I knew the guy he was thinking of, but I didn’t want to help him out. I just shrugged and smiled and walked by him. It was hot and I had limes to buy; cachaca drunk straight is intolerable.

But I digress.

Because of my high-school-football-player-gone-soft physique, my sunglasses and my mini-fro-bushy-sideburns combo, I am often told that I remind people of noted slapsticker Jack Black.

Jables, despite his generally positive public reception, is not considered a particularly good-looking man. But I never let comparisons to this non-good-looking celebrity get me down because, really, I don’t look that much like him. It’s just the shaggy sideburns.

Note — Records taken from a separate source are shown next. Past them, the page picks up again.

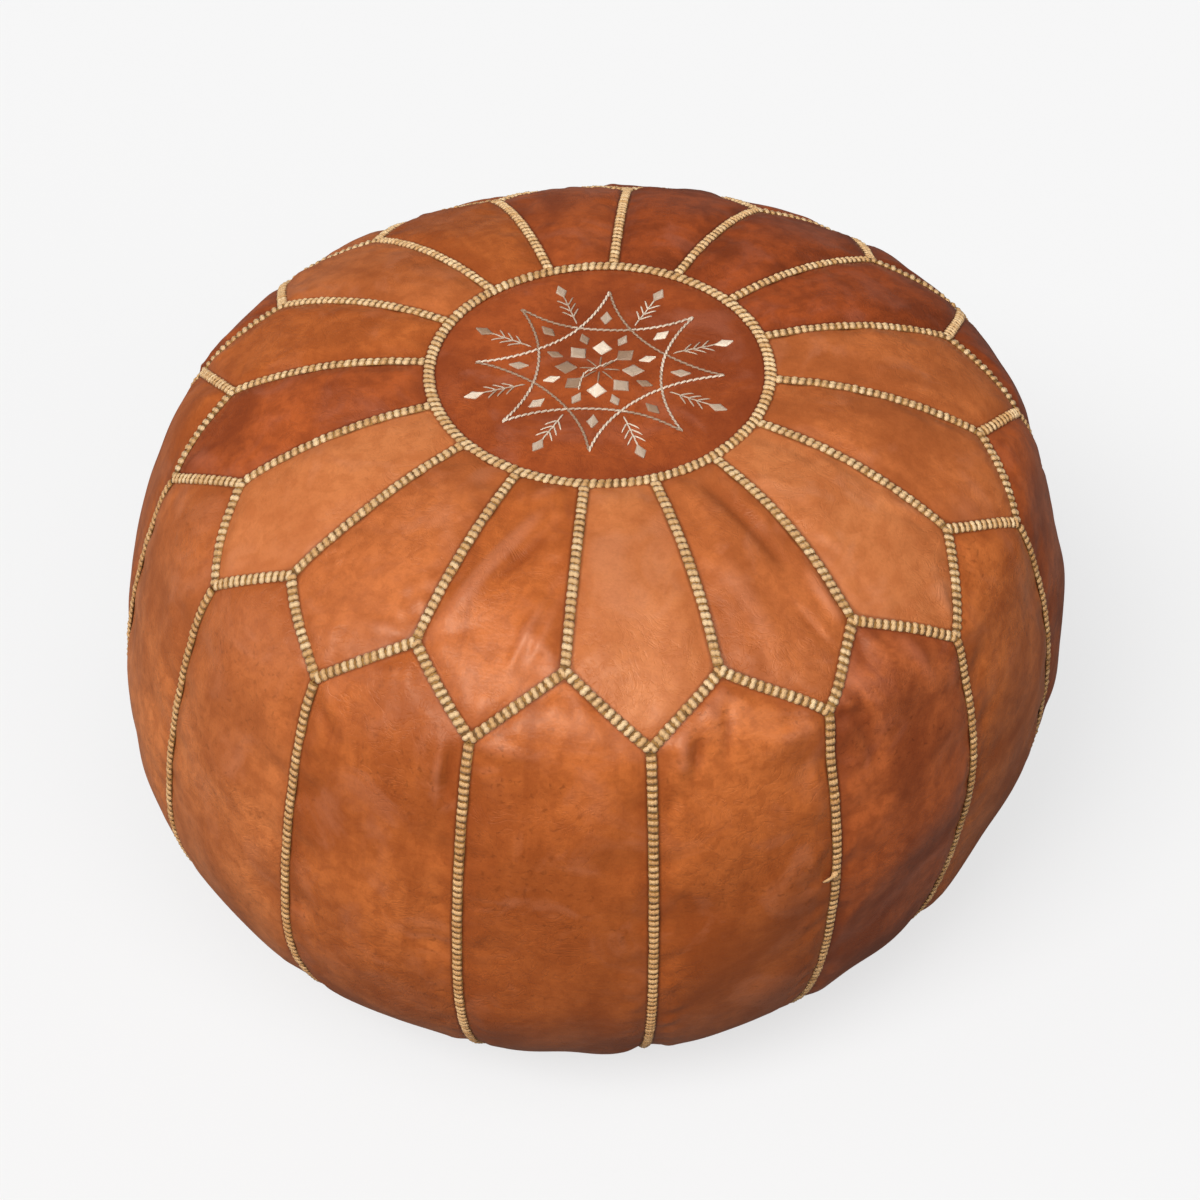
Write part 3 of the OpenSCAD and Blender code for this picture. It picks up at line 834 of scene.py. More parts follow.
def wrap_mesh(name, width, length, height, lumps, slant, stations=11, sides=5):
    """A closed bar of thread across X whose strands swell into lumps, flat where it sits."""
    across = np.linspace(-1, 1, stations)
    angle = (np.arange(sides) / sides + 0.25) * math.tau
    swell = np.abs(np.sin((across + 1) * lumps * math.pi / 2))
    wide, tall = 0.74 + 0.26 * swell, 0.62 + 0.38 * swell
    wide[[0, -1]], tall[[0, -1]] = 0.5, 0.4
    arch = height * (0.55 - 0.45 * across ** 2)
    x = 0.5 * length * wide[:, None] * np.cos(angle) + math.tan(slant) * 0.5 * width * across[:, None]
    y = np.broadcast_to(0.5 * width * across[:, None], x.shape)
    z = arch[:, None] + 0.5 * height * tall[:, None] * np.sin(angle)
    return tube_object(name, np.stack([x, y, z], -1), across * 0.5 + 0.5)


def bed_mesh(name, width, length, height):
    """A dark strip under the wraps: the crossing threads and leather edge between two wraps, with painted
    shade in the gaps.
    """
    across = np.linspace(-1, 1, 5)
    top = np.stack([np.tile([[-0.5 * length], [0.5 * length]], (1, 5)),
                    np.tile(0.5 * width * across, (2, 1)),
                    np.tile(height * (1 - across ** 2), (2, 1))], -1)
    return make_object(name, top, [tuple(reversed(f)) for f in grid_faces(2, 5)])

# %% Helpers for Geometry Nodes
GEOMETRY, OBJECT, MATERIAL = "NodeSocketGeometry", "NodeSocketObject", "NodeSocketMaterial"


def named(tree, name, kind="FLOAT_VECTOR"):
    """A value that the points carry."""
    return node(tree, "GeometryNodeInputNamedAttribute", {"Name": name},
                data_type=kind).outputs["Attribute"]


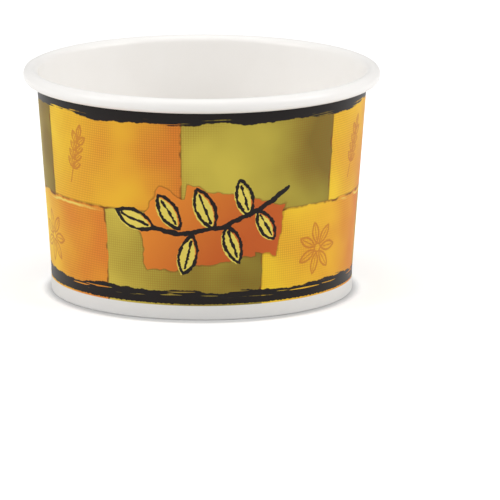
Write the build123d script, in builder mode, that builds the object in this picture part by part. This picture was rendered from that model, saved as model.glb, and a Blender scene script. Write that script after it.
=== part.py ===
"""Squat round paper food container, open at the top.

Two pieces of coated paperboard make it. The sidewall is one blank, wrapped round and
sealed along a lap, with its top edge rolled outwards into the rim and its bottom edge
folded up inside. The bottom disc is a shallow inverted pan whose skirt is pinched in
that fold. Millimetres, +Z up. The origin is the middle of the foot, on the table.
"""
import os
from math import asin, atan2, cos, degrees, hypot, sin, sqrt, tan

from build123d import *

# Outer sizes of the container
rim_diameter = 98.0
container_height = 62.0
foot_diameter = 82.8
foot_band_height = 5.5

# Paperboard, and the film of melted coating between sealed faces
wall_board = 0.40
disc_board = 0.35
seal_film = 0.03

# Rim, rolled outwards, with the board's edge inside the roll. It is drawn in short flats
roll_diameter = 4.0
roll_gap = 0.10
roll_inner_turn = 100.0
flats_per_quarter = 3
inner_flats = 2

# Foot, where the sidewall's edge is folded up inside round the skirt of the disc
recess_depth = 6.0
disc_bevel = 0.6
tuck_clearance = 0.6
skirt_clearance = 0.15

# Lap seam: the angle of its middle from +X about +Z, the overlap, and the ramp beside it
lap_azimuth = 170.0
lap_width = 7.0
lap_ramp = 3.0
lap_end_clearance = 0.3
edge_line_width = 0.5
edge_line_depth = 0.15

# Radii and heights of the sidewall's board, at its middle and at the foot's faces
half_board = wall_board / 2
foot_radius = foot_diameter / 2
coated_foot_radius = foot_radius - wall_board
band_radius = foot_radius - half_board
slot_width = disc_board + 2 * seal_film
tuck_radius = coated_foot_radius - slot_width - half_board
roll_radius = roll_diameter / 2 - half_board
inner_roll_radius = roll_radius - wall_board - roll_gap

# A bevelled bend of even thickness is cut this much less inside than outside
bevel_step = 2 - sqrt(2)
fold_bevel = bevel_step * wall_board
inner_disc_bevel = disc_bevel - bevel_step * disc_board
tuck_top = recess_depth - inner_disc_bevel - tuck_clearance

# The sloping wall runs from the foot band to a tangent of the roll
roll_centre_radius = (rim_diameter - roll_diameter) / 2
roll_centre_height = container_height - roll_diameter / 2
across = roll_centre_radius - band_radius
up = roll_centre_height - foot_band_height
wall_angle = atan2(up, across) + asin(roll_radius / hypot(across, up))
roll_start = 90 + degrees(wall_angle)


def wall_radius(height):
    """Radius of the middle of the board at a height on the foot band or the wall."""
    return band_radius + max(0, height - foot_band_height) / tan(wall_angle)


def turn(length):
    """Degrees that a length takes up round the wall at half height."""
    return degrees(length / wall_radius(container_height / 2))


def upright_plane(azimuth):
    """Plane through the container's axis whose x points out at an angle from +X."""
    return Plane.XZ.rotated((0, 0, azimuth))


def is_proud(edge):
    """Whether the middle of an edge lies outside the wall's printed face."""
    middle = edge @ 0.5
    return hypot(middle.X, middle.Y) > wall_radius(middle.Z) + wall_board


def in_flats(arc, count):
    """Points that divide an arc into equal flats."""
    return [arc @ (i / count) for i in range(count + 1)]


def rolled_face(offset):
    """Points along one face of the rolled board, offset from its middle, to the cut edge."""
    centre = (roll_centre_radius, roll_centre_height)
    inner_centre = (roll_centre_radius, roll_centre_height - roll_radius + inner_roll_radius)
    rising = CenterArc(centre, roll_radius + offset, roll_start, 90 - roll_start, mode=Mode.PRIVATE)
    falling = CenterArc(centre, roll_radius + offset, 90, -180, mode=Mode.PRIVATE)
    tucked = CenterArc(
        inner_centre, inner_roll_radius + offset, -90, -roll_inner_turn, mode=Mode.PRIVATE
    )
    return (
        in_flats(rising, flats_per_quarter)
        + in_flats(falling, 2 * flats_per_quarter)[1:]
        + in_flats(tucked, inner_flats)[1:]
    )


# Lap, where the blank's outer edge lies over its inner edge. The strip is rooted at the
# middle of the wall and stands one board proud, with a cut edge on one side and a ramp on
# the other. It is cut short of the fold and of the roll.
lap_depth = half_board + wall_board
lap_bottom = fold_bevel + lap_end_clearance
lap_top = container_height - roll_diameter - lap_end_clearance
lap_heights = [lap_bottom, foot_band_height, lap_top]
ramp_depth = wall_board + half_board / 2
ramp_length = lap_ramp * ramp_depth / wall_board
cut_edge_azimuth = lap_azimuth - turn(lap_width) / 2
ramp_foot_azimuth = lap_azimuth + turn(lap_width) / 2 + turn(ramp_length)

with BuildPart() as lap:
    with BuildSketch(upright_plane(cut_edge_azimuth)):
        with BuildLine():
            Polyline(
                *[(wall_radius(height), height) for height in lap_heights],
                *[(wall_radius(height) + lap_depth, height) for height in reversed(lap_heights)],
                close=True,
            )
        make_face()
    revolve(axis=Axis.Z, revolution_arc=ramp_foot_azimuth - cut_edge_azimuth)
    along_lap = Axis((0, 0, 0), -upright_plane(ramp_foot_azimuth).z_dir)
    ramp_end = lap.faces().filter_by(GeomType.PLANE).sort_by(along_lap)[-1]
    chamfer(ramp_end.edges().filter_by(is_proud), ramp_depth, ramp_length, reference=ramp_end)

# Sidewall, drawn up its printed face, round the rim's cut edge and back down its coated face
bend_shift = half_board / tan((wall_angle + asin(1)) / 2)

with BuildPart() as sidewall:
    with BuildSketch(Plane.XZ) as section:
        with BuildLine():
            Polyline(
                (tuck_radius - half_board, tuck_top),
                (tuck_radius - half_board, 0),
                (foot_radius, 0),
                (foot_radius, foot_band_height - bend_shift),
                *rolled_face(-half_board),
                *reversed(rolled_face(half_board)),
                (coated_foot_radius, foot_band_height + bend_shift),
                (coated_foot_radius, wall_board),
                (tuck_radius + half_board, wall_board),
                (tuck_radius + half_board, tuck_top),
                close=True,
            )
        make_face()
        chamfer(section.vertices().group_by(Axis.Y)[0], fold_bevel)
    revolve(axis=Axis.Z)
    add(lap.part)

    # The blank's inner edge shows as a fine line on the coated face, under the ramp
    edge_line_bottom = recess_depth + disc_board
    with BuildSketch(upright_plane(lap_azimuth + turn(lap_width) / 2)):
        with BuildLine():
            Line(
                (wall_radius(edge_line_bottom) - half_board, edge_line_bottom),
                (wall_radius(lap_top) - half_board, lap_top),
            )
        trace(line_width=2 * edge_line_depth)
    revolve(axis=Axis.Z, revolution_arc=turn(edge_line_width), mode=Mode.SUBTRACT)

sidewall.part.label = "sidewall"

# Bottom disc, an inverted pan whose skirt stands in the fold
disc_radius = coated_foot_radius - seal_film
disc_top = recess_depth + disc_board
skirt_bottom = wall_board + skirt_clearance

with BuildPart() as bottom_disc:
    with BuildSketch(Plane.XZ):
        with BuildLine():
            Polyline(
                (0, recess_depth),
                (disc_radius - disc_board - inner_disc_bevel, recess_depth),
                (disc_radius - disc_board, recess_depth - inner_disc_bevel),
                (disc_radius - disc_board, skirt_bottom),
                (disc_radius, skirt_bottom),
                (disc_radius, disc_top - disc_bevel),
                (disc_radius - disc_bevel, disc_top),
                (0, disc_top),
                close=True,
            )
        make_face()
    revolve(axis=Axis.Z)

bottom_disc.part.label = "bottom_disc"

os.makedirs("parts", exist_ok=True)
export_step(sidewall.part, "parts/sidewall.step")
export_step(bottom_disc.part, "parts/bottom_disc.step")
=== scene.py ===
"""Squat paper food container on a white floor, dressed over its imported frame. Metres."""
from math import asin, atan2, cos, degrees, hypot, pi, radians, sin

import bpy
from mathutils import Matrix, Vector


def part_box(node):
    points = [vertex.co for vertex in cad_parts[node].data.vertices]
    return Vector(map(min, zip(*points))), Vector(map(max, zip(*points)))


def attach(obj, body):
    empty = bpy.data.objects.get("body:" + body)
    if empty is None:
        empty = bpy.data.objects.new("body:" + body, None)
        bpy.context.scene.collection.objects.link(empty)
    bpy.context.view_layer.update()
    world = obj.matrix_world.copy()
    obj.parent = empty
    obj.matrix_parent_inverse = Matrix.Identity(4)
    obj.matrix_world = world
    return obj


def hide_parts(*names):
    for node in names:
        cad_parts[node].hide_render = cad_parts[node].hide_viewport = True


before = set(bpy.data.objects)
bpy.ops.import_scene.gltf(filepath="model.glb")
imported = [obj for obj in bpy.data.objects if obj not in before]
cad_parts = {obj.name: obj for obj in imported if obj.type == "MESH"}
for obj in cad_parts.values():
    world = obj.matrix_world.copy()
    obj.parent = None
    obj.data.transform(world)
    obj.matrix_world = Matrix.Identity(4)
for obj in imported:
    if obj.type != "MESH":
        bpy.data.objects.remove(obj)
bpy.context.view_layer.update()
mm = 0.001

# Camera. The container was photographed from its front, slightly above, through a long lens,
# and it stands above and to the left of the middle of the picture.
aim = Vector((0, 0, 30 * mm))
camera_distance = 1.88
camera_elevation = radians(11.8)
camera_data = bpy.data.cameras.new("camera")
camera_data.sensor_width = 36
camera_data.lens = 492.4
camera_data.shift_x = 0.0964
camera_data.shift_y = -0.1394
camera_data.clip_end = 20
camera = bpy.data.objects.new("camera", camera_data)
bpy.context.collection.objects.link(camera)
camera.location = aim + camera_distance * Vector((0, -cos(camera_elevation), sin(camera_elevation)))
camera.rotation_euler = (pi / 2 - camera_elevation, 0, 0)
bpy.context.scene.camera = camera
bpy.context.scene.view_settings.view_transform = "Standard"

# Studio. A white floor that keeps the container's soft shadow, a white surround, one broad
# lamp overhead and one on each side. The floor's glow is seen but lights nothing. Close round
# the foot the floor's colour is painted darker and its glow is taken away: a painted contact
# shadow, laid over the real one.
floor_size = 8
floor_shades = (0.66, 0.82)
floor_glow = 0.42
shadow_radii = (41.0 * mm, 44.6 * mm)
shadow_stretch = (1, 0.95, 1)
surround_light = 0.47


def seen_directly(tree, other_ray):
    """1 for the rays that come from the camera, and for those of one other kind."""
    light_path = tree.nodes.new("ShaderNodeLightPath")
    seen = tree.nodes.new("ShaderNodeMath")
    seen.operation = "MAXIMUM"
    tree.links.new(light_path.outputs["Is Camera Ray"], seen.inputs[0])
    tree.links.new(light_path.outputs[other_ray], seen.inputs[1])
    return seen.outputs["Value"]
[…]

Something about sideburns makes people without them think that anyone with them looks like anyone else with them. I’ve been called Elvis a few times, too. And if I ever hung out with drunken 20th-century historians, I’m sure I’d occasionally be the target of a slurred, “Hey, guys, check out George McGovern.” I look as much like him as I do Jack Black or Elvis.

So that’s the bad part.

The good part is that people with sideburns tend to like other people with sideburns — creating sort of a brotherhood of the hairy-cheeked. It’s not that sideburns connote any specific personality traits — like, if someone has a mustache you know he’s probably either a biker, a porn star or a douche bag (or my dad, who is none of those other things). But there is a kinship among us. Maybe we all just sort of subconsciously bond over having been called Elvis for our entire adult lives; I’m not sure.

The point is: Yeah, I have to deal with the occasional looky-loo telling me I’m the spitting image of Jack Black or George McGovern or whoever, but I also have something on the sides of my face that bestows membership in a pretty cool club.